Kris’s homeschool day in the life (with a 13, 15, &, 19-year-old)


Written by Kris Bales of Weird, Unsocialized Homeschoolers.

It’s 7 a.m. when the alarm starts buzzing. I fumble for the snooze button – as always.

Both my husband and I have our own dual alarms and we both use the same technique – we set one warning alarm and one “I really have to get up” alarm for about 15 minutes later.


On regular school days, I’m usually up by 7:30 for my workout because, if I don’t do it first thing, it doesn’t get done.

Running shoes

At 9:00, I’m in the kitchen preparing my Spark (a vitamin/energy drink that fuels my day) and telling my 19-year-old goodbye as she heads out the door for cosmetology school.

We probably won’t see her again until bedtime. Such is the life of a teen going to school part-time and working the other part of most days.


I read my Bible and pray before turning on the computer. As a blogger and social media manager, I try to get in an hour or so of work before waking my night owl teens.

By 10:15, I go give them their 15 minute warning. We are, apparently, a family who has trouble getting started in the mornings.


Josh (15) and Megan (13) are at the table, still looking a bit groggy, by 10:30. We start the day with CNN Student News. It keeps us abreast of current events and gives sleepy teens a chance to get coherent.

Megan quickly hits the pause button at the end before host, Carl Azuz, starts his daily puns. She and Josh both find them over-the-top corny.

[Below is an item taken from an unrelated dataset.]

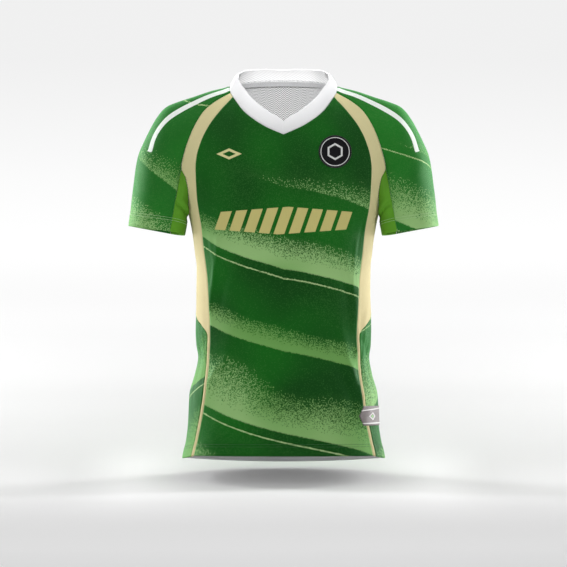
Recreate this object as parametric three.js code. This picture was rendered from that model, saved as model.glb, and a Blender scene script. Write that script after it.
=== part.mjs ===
import * as THREE from "three";

// A hollow short-sleeved football jersey, filled out with no wearer, in millimetres, +Z up.
// The front faces -Y and the wearer's left side is +X. The origin lies midway between the
// two high shoulder points, where the neck seam crosses the shoulder ridge.

// Driving dimensions
const clothWall = 1.5;
const collarWall = 2;
const trimWall = 1;
const seamGap = 0.3;
const trimGap = 0.5;
const roundness = 2.3; // power of the superellipse that each trunk section follows
const quarterGirth = 245; // length of a quarter of the trunk section, which scales the folds
const neckHalfWidth = 102;
const shoulderStart = -200; // above this height the trunk turns in to the shoulder ridge
const crotchZ = -240; // lowest point of the armhole
const wedgeZ = -155; // upper end of the underarm gusset
const stripWidth = 5; // side band below its taper
const taperLow = -472;
const taperHigh = -415;
const sideWrap = 0.06; // share of a quarter that the side band reaches behind the side
const backNeckZ = 14;
const backNeckEdge = { x: 88, z: 8 };
const frontHemZ = -699;
const sideHemZ = -705;
const backHemZ = -715;

// Grid steps, shared by the pieces that meet
const rowSteps = { strip: 9, taper: 6, side: 6, armhole: 5, raglan: 8 };
const cuffSteps = 9; // from the cuff to the top of the gusset
const frontColumns = 18;
const backColumns = 20;
const bandColumns = 3;
const sleeveColumns = 14;
const collarRows = 3;

// Rows of numbers with named columns.
function table(names, rows) {
  return rows.map((row) => Object.fromEntries(names.map((name, i) => [name, row[i]])));
}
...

Next comes Bible study, scripture memorization, and prayer, followed by a video on nutrition from Standard Deviants Accelerate (we took advantage of their six-month free trial).

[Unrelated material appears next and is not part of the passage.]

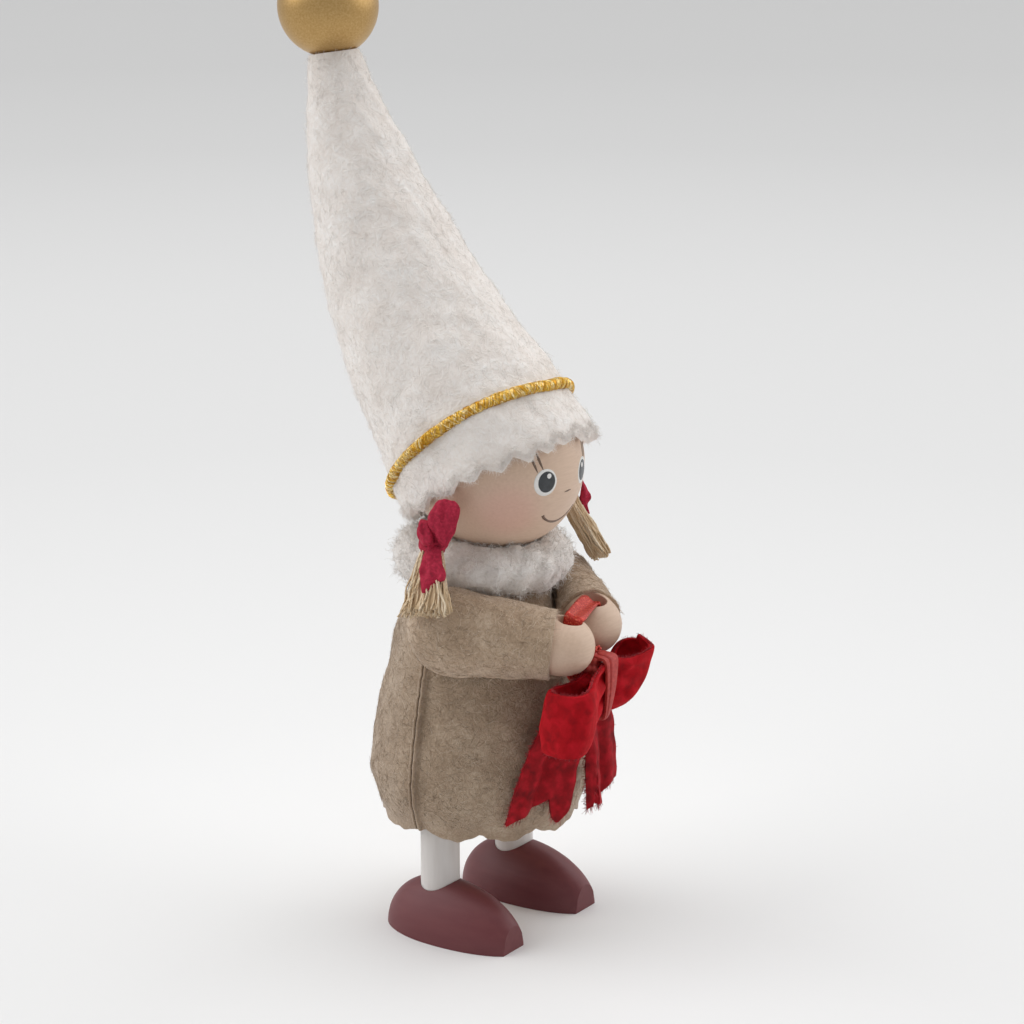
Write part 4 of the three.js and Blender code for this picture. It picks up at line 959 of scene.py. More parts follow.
for name, arm in ARMS.items():
    outer = sleeve_grid(arm)
    outer = outer + normals_of(outer, True) * lumps(outer, 0.12, 5, 31)[..., None]
    outer = pressed(outer, SLEEVE_OFF_COAT)
    lip = outer[-1] - CUFF_FELT * unit(outer[-1] - arm["cuff"])
    pocket = [lip + arm["forward"] * depth for depth in POCKET_DEPTHS]
    pocket_floor = arm["cuff"] + POCKET_DEPTHS[-1] * arm["forward"]
    pocket.append(pocket_floor + POCKET_FLOOR_SHARE * (pocket[-1] - pocket_floor))
    tube = lofted(np.concatenate([outer, pocket]))
    sleeve = new_piece(f"{name}_felt_sleeve", tube, painted_light_sleeve_felt, "arms", "coat_felt", f"{name}_sleeve")
    bevelled(sleeve, 0.25, 60)
    dice = np.random.default_rng(41)
    wool = (painted_light_sleeve_fibre, "arms", "coat_felt", True)
    face = outer[2:]
    grow_over(f"{name}_sleeve_fibres", face, 3200, dice, SLEEVE_LYING, FIBRE_RADIUS, *wool)
    grow_over(f"{name}_sleeve_fuzz", face, 2200, dice, FELT_FUZZ, FUZZ_RADIUS, *wool, darkest=FUZZ_DARKEST)
    peg = hand_shape(arm)
    hand = new_piece(f"{name}_turned_hand", peg, hand_wood, "arms", "hand_wood", f"{name}_hand")
    bevelled(hand, 0.35, 45)
    pad_place = SHOULDER + (arm["side"] * SHOULDER_PAD_OUT, -SHOULDER_PAD_AHEAD, 0)
    pad_profile = ball_profile(SHOULDER_PAD_RADIUS, SHOULDER_PAD_HALF_LENGTH, (0.08, 3.06), 20)
    pad = np.array(turned(pad_profile, pad_place, (arm["side"], -0.5, 0), 36))
    pad = pad + (pad - pad_place) * (0, 0, SHOULDER_PAD_TALLER)
    new_piece(f"{name}_sleeve_shoulder", lofted(pad), painted_light_sleeve_felt, "arms", "coat_felt")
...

After we finish the comprehension quiz on the nutrition unit, I read-aloud from one of the books related to our current history topic. Yes, I have teens who are perfectly capable of reading their own books, but they still enjoy a good read-aloud – and so do I!

It’s 11:45 and we’ve still got about 15 minutes before I typically start lunch. The more we can accomplish before lunch, the less rushed our afternoons are, so we squeeze in a YouTube video related to our current science topic.

Then, Josh and Megan do their Easy Grammar and Daily Grams while I get lunch ready for everyone. They finish at different times and wander off to do their own thing until lunch is ready.


Sometimes the kids fend for themselves. Other days, I pop a lasagna in the microwave or a pizza in the oven while they’re working.

The dog is happy that it’s lasagna day. It’s his favorite because he knows he’ll get to lick the cardboard tray clean of any scraps. It’s a sandwich and soup for me since I think frozen lasagna tastes about as bad as it smells.

lasagna day

We take our usual long lunch. This is my time to work. I do this to the background noise of the electric guitar as my musician son practices.

It’s a gymnastics day, so Megan works on her independent work during lunch. She’s on the competitive team and has 3.5-hour practices 3 days a week. It makes me very thankful that we homeschool.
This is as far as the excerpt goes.